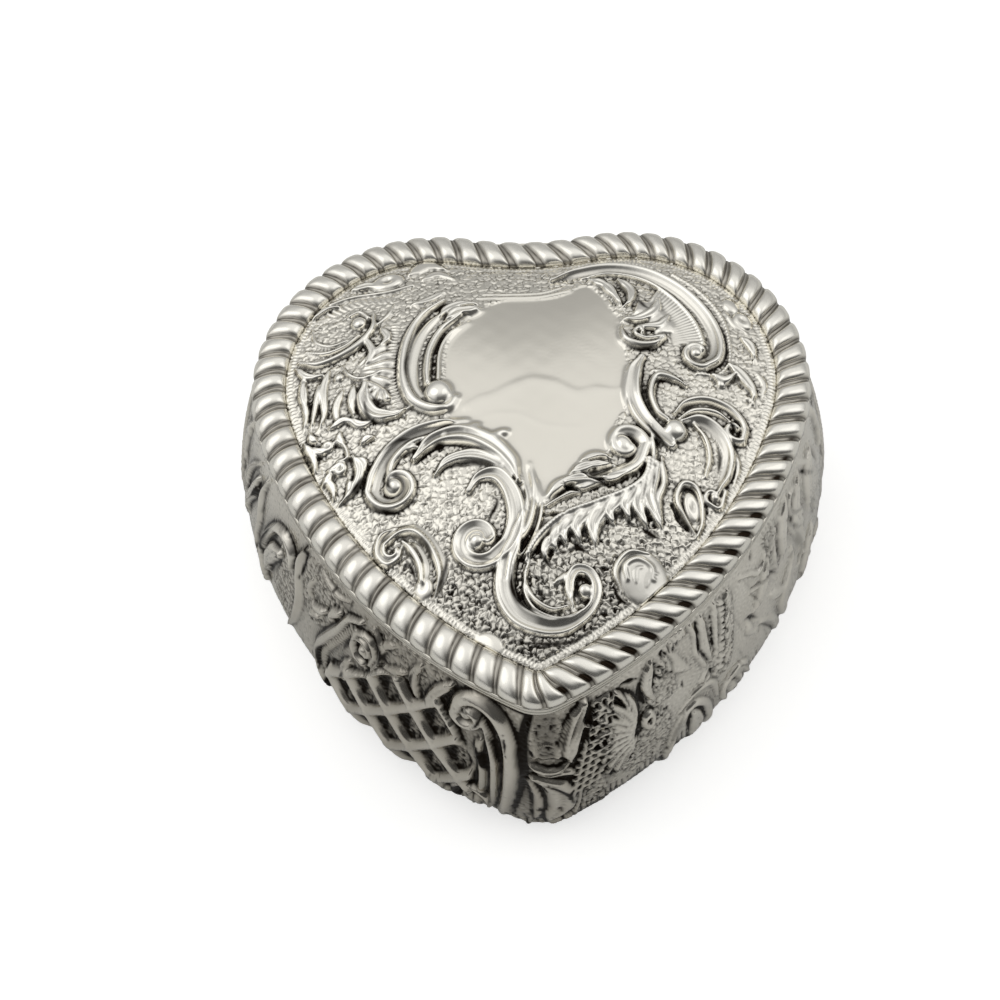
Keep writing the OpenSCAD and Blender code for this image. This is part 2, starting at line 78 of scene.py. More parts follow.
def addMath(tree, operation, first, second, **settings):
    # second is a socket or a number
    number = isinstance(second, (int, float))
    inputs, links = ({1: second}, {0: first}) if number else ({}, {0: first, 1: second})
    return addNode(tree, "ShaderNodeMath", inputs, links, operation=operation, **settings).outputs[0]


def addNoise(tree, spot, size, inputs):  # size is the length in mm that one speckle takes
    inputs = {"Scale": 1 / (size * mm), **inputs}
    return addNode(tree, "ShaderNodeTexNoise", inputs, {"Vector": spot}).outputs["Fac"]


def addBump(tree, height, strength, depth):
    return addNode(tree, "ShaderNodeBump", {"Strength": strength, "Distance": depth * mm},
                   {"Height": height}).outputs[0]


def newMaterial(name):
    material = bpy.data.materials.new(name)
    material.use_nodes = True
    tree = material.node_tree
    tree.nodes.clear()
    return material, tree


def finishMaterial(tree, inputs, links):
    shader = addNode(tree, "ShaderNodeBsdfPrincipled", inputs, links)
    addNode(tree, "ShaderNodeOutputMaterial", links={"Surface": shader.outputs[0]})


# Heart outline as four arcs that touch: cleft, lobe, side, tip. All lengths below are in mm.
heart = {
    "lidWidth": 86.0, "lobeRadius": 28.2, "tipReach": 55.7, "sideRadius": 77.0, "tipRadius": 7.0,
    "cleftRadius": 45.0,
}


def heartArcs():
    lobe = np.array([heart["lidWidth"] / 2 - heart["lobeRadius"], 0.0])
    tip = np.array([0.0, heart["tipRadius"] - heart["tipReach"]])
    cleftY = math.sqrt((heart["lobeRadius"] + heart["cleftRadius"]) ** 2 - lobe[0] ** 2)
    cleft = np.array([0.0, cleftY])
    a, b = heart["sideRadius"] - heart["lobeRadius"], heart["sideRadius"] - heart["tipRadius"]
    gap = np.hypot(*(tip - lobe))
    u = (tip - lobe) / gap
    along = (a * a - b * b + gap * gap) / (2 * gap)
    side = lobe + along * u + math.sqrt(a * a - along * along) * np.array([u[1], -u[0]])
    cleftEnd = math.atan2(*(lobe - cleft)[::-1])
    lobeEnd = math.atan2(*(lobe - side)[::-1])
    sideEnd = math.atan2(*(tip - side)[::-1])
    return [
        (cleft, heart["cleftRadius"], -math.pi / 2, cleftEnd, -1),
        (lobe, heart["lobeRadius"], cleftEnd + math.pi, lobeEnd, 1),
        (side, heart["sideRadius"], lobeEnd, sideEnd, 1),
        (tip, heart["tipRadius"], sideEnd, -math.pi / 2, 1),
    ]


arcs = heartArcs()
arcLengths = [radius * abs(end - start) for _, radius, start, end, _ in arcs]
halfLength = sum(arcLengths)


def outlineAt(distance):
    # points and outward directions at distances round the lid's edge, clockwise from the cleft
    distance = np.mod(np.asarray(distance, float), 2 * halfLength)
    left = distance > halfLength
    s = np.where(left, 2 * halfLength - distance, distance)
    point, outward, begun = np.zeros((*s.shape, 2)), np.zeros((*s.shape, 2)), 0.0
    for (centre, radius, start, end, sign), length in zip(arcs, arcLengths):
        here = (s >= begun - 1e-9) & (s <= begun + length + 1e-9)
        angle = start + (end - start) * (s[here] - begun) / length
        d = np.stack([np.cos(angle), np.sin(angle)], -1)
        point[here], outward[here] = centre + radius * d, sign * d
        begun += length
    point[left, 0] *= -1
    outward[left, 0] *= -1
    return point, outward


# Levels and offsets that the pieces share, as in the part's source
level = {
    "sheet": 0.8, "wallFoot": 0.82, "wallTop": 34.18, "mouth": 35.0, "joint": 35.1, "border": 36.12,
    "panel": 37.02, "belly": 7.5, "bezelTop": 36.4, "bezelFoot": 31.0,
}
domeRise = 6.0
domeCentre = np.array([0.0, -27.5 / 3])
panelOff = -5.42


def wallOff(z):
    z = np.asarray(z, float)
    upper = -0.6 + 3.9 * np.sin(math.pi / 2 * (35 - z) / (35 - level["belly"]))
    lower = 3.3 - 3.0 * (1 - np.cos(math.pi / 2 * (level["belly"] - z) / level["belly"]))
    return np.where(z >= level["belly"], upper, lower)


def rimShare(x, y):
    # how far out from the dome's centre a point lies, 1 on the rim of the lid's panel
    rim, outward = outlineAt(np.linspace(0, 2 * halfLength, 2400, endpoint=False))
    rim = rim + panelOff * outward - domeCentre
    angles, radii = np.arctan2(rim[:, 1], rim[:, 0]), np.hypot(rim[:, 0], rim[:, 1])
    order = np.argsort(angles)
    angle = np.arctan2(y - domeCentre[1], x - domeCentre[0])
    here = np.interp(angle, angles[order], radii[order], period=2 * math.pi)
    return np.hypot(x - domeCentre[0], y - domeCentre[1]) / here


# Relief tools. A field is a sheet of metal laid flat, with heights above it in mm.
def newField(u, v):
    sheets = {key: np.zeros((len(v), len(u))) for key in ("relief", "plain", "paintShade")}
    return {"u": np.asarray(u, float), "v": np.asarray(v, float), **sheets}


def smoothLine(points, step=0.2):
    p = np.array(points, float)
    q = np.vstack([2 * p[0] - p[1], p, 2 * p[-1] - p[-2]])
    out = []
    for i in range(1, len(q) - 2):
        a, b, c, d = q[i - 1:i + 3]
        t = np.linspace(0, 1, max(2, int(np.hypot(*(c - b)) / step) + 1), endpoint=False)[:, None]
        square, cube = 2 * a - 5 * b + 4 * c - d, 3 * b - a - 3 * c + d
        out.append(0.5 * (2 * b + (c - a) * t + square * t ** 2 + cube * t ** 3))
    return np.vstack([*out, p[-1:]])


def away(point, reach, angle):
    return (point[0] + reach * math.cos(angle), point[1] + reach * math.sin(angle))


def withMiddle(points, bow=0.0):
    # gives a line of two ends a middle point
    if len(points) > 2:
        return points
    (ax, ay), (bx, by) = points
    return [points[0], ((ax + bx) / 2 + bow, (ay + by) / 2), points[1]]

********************

§ **WRITTEN PROBLEM**: Produce an exact copy of the whole listing.

§ **THE RESPONSE**:
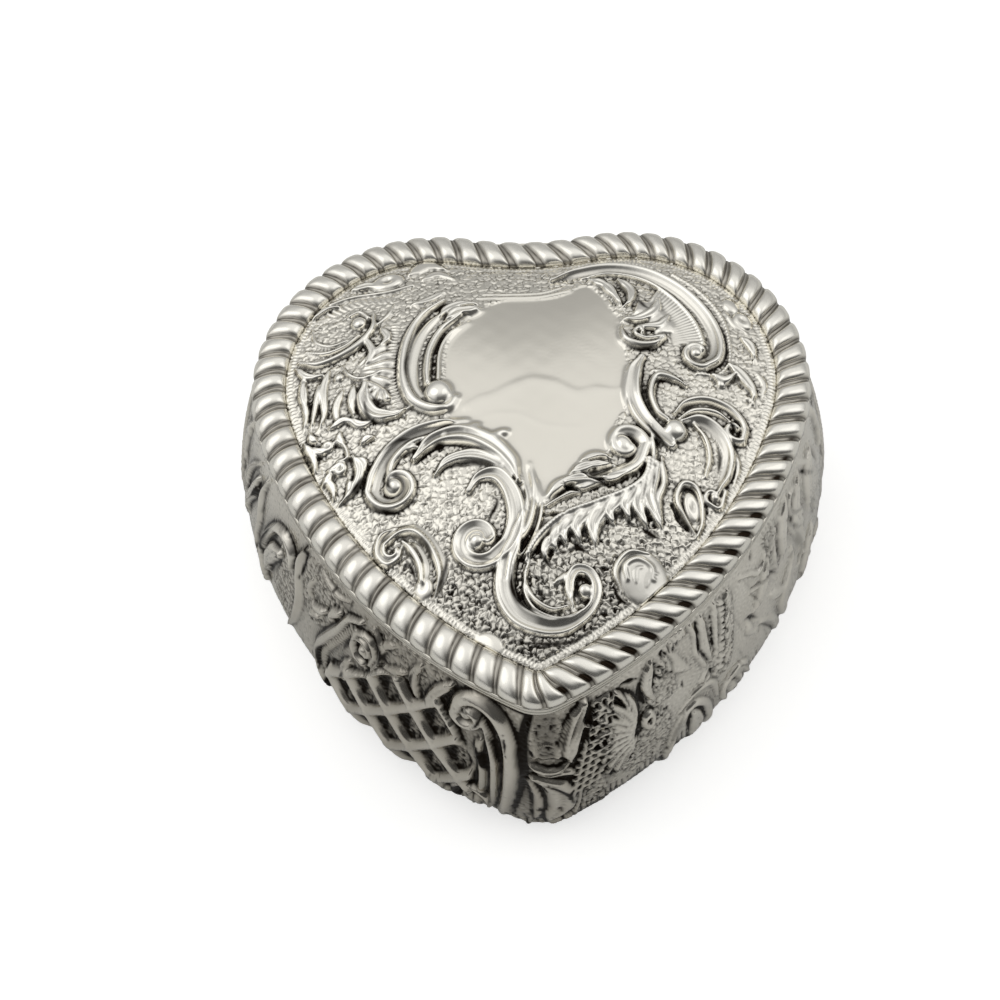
Keep writing the OpenSCAD and Blender code for this image. This is part 2, starting at line 78 of scene.py. More parts follow.
def addMath(tree, operation, first, second, **settings):
    # second is a socket or a number
    number = isinstance(second, (int, float))
    inputs, links = ({1: second}, {0: first}) if number else ({}, {0: first, 1: second})
    return addNode(tree, "ShaderNodeMath", inputs, links, operation=operation, **settings).outputs[0]


def addNoise(tree, spot, size, inputs):  # size is the length in mm that one speckle takes
    inputs = {"Scale": 1 / (size * mm), **inputs}
    return addNode(tree, "ShaderNodeTexNoise", inputs, {"Vector": spot}).outputs["Fac"]


def addBump(tree, height, strength, depth):
    return addNode(tree, "ShaderNodeBump", {"Strength": strength, "Distance": depth * mm},
                   {"Height": height}).outputs[0]


def newMaterial(name):
    material = bpy.data.materials.new(name)
    material.use_nodes = True
    tree = material.node_tree
    tree.nodes.clear()
    return material, tree


def finishMaterial(tree, inputs, links):
    shader = addNode(tree, "ShaderNodeBsdfPrincipled", inputs, links)
    addNode(tree, "ShaderNodeOutputMaterial", links={"Surface": shader.outputs[0]})


# Heart outline as four arcs that touch: cleft, lobe, side, tip. All lengths below are in mm.
heart = {
    "lidWidth": 86.0, "lobeRadius": 28.2, "tipReach": 55.7, "sideRadius": 77.0, "tipRadius": 7.0,
    "cleftRadius": 45.0,
}


def heartArcs():
    lobe = np.array([heart["lidWidth"] / 2 - heart["lobeRadius"], 0.0])
    tip = np.array([0.0, heart["tipRadius"] - heart["tipReach"]])
    cleftY = math.sqrt((heart["lobeRadius"] + heart["cleftRadius"]) ** 2 - lobe[0] ** 2)
    cleft = np.array([0.0, cleftY])
    a, b = heart["sideRadius"] - heart["lobeRadius"], heart["sideRadius"] - heart["tipRadius"]
    gap = np.hypot(*(tip - lobe))
    u = (tip - lobe) / gap
    along = (a * a - b * b + gap * gap) / (2 * gap)
    side = lobe + along * u + math.sqrt(a * a - along * along) * np.array([u[1], -u[0]])
    cleftEnd = math.atan2(*(lobe - cleft)[::-1])
    lobeEnd = math.atan2(*(lobe - side)[::-1])
    sideEnd = math.atan2(*(tip - side)[::-1])
    return [
        (cleft, heart["cleftRadius"], -math.pi / 2, cleftEnd, -1),
        (lobe, heart["lobeRadius"], cleftEnd + math.pi, lobeEnd, 1),
        (side, heart["sideRadius"], lobeEnd, sideEnd, 1),
        (tip, heart["tipRadius"], sideEnd, -math.pi / 2, 1),
    ]


arcs = heartArcs()
arcLengths = [radius * abs(end - start) for _, radius, start, end, _ in arcs]
halfLength = sum(arcLengths)


def outlineAt(distance):
    # points and outward directions at distances round the lid's edge, clockwise from the cleft
    distance = np.mod(np.asarray(distance, float), 2 * halfLength)
    left = distance > halfLength
    s = np.where(left, 2 * halfLength - distance, distance)
    point, outward, begun = np.zeros((*s.shape, 2)), np.zeros((*s.shape, 2)), 0.0
    for (centre, radius, start, end, sign), length in zip(arcs, arcLengths):
        here = (s >= begun - 1e-9) & (s <= begun + length + 1e-9)
        angle = start + (end - start) * (s[here] - begun) / length
        d = np.stack([np.cos(angle), np.sin(angle)], -1)
        point[here], outward[here] = centre + radius * d, sign * d
        begun += length
    point[left, 0] *= -1
    outward[left, 0] *= -1
    return point, outward


# Levels and offsets that the pieces share, as in the part's source
level = {
    "sheet": 0.8, "wallFoot": 0.82, "wallTop": 34.18, "mouth": 35.0, "joint": 35.1, "border": 36.12,
    "panel": 37.02, "belly": 7.5, "bezelTop": 36.4, "bezelFoot": 31.0,
}
domeRise = 6.0
domeCentre = np.array([0.0, -27.5 / 3])
panelOff = -5.42


def wallOff(z):
    z = np.asarray(z, float)
    upper = -0.6 + 3.9 * np.sin(math.pi / 2 * (35 - z) / (35 - level["belly"]))
    lower = 3.3 - 3.0 * (1 - np.cos(math.pi / 2 * (level["belly"] - z) / level["belly"]))
    return np.where(z >= level["belly"], upper, lower)


def rimShare(x, y):
    # how far out from the dome's centre a point lies, 1 on the rim of the lid's panel
    rim, outward = outlineAt(np.linspace(0, 2 * halfLength, 2400, endpoint=False))
    rim = rim + panelOff * outward - domeCentre
    angles, radii = np.arctan2(rim[:, 1], rim[:, 0]), np.hypot(rim[:, 0], rim[:, 1])
    order = np.argsort(angles)
    angle = np.arctan2(y - domeCentre[1], x - domeCentre[0])
    here = np.interp(angle, angles[order], radii[order], period=2 * math.pi)
    return np.hypot(x - domeCentre[0], y - domeCentre[1]) / here


# Relief tools. A field is a sheet of metal laid flat, with heights above it in mm.
def newField(u, v):
    sheets = {key: np.zeros((len(v), len(u))) for key in ("relief", "plain", "paintShade")}
    return {"u": np.asarray(u, float), "v": np.asarray(v, float), **sheets}


def smoothLine(points, step=0.2):
    p = np.array(points, float)
    q = np.vstack([2 * p[0] - p[1], p, 2 * p[-1] - p[-2]])
    out = []
    for i in range(1, len(q) - 2):
        a, b, c, d = q[i - 1:i + 3]
        t = np.linspace(0, 1, max(2, int(np.hypot(*(c - b)) / step) + 1), endpoint=False)[:, None]
        square, cube = 2 * a - 5 * b + 4 * c - d, 3 * b - a - 3 * c + d
        out.append(0.5 * (2 * b + (c - a) * t + square * t ** 2 + cube * t ** 3))
    return np.vstack([*out, p[-1:]])


def away(point, reach, angle):
    return (point[0] + reach * math.cos(angle), point[1] + reach * math.sin(angle))


def withMiddle(points, bow=0.0):
    # gives a line of two ends a middle point
    if len(points) > 2:
        return points
    (ax, ay), (bx, by) = points
    return [points[0], ((ax + bx) / 2 + bow, (ay + by) / 2), points[1]]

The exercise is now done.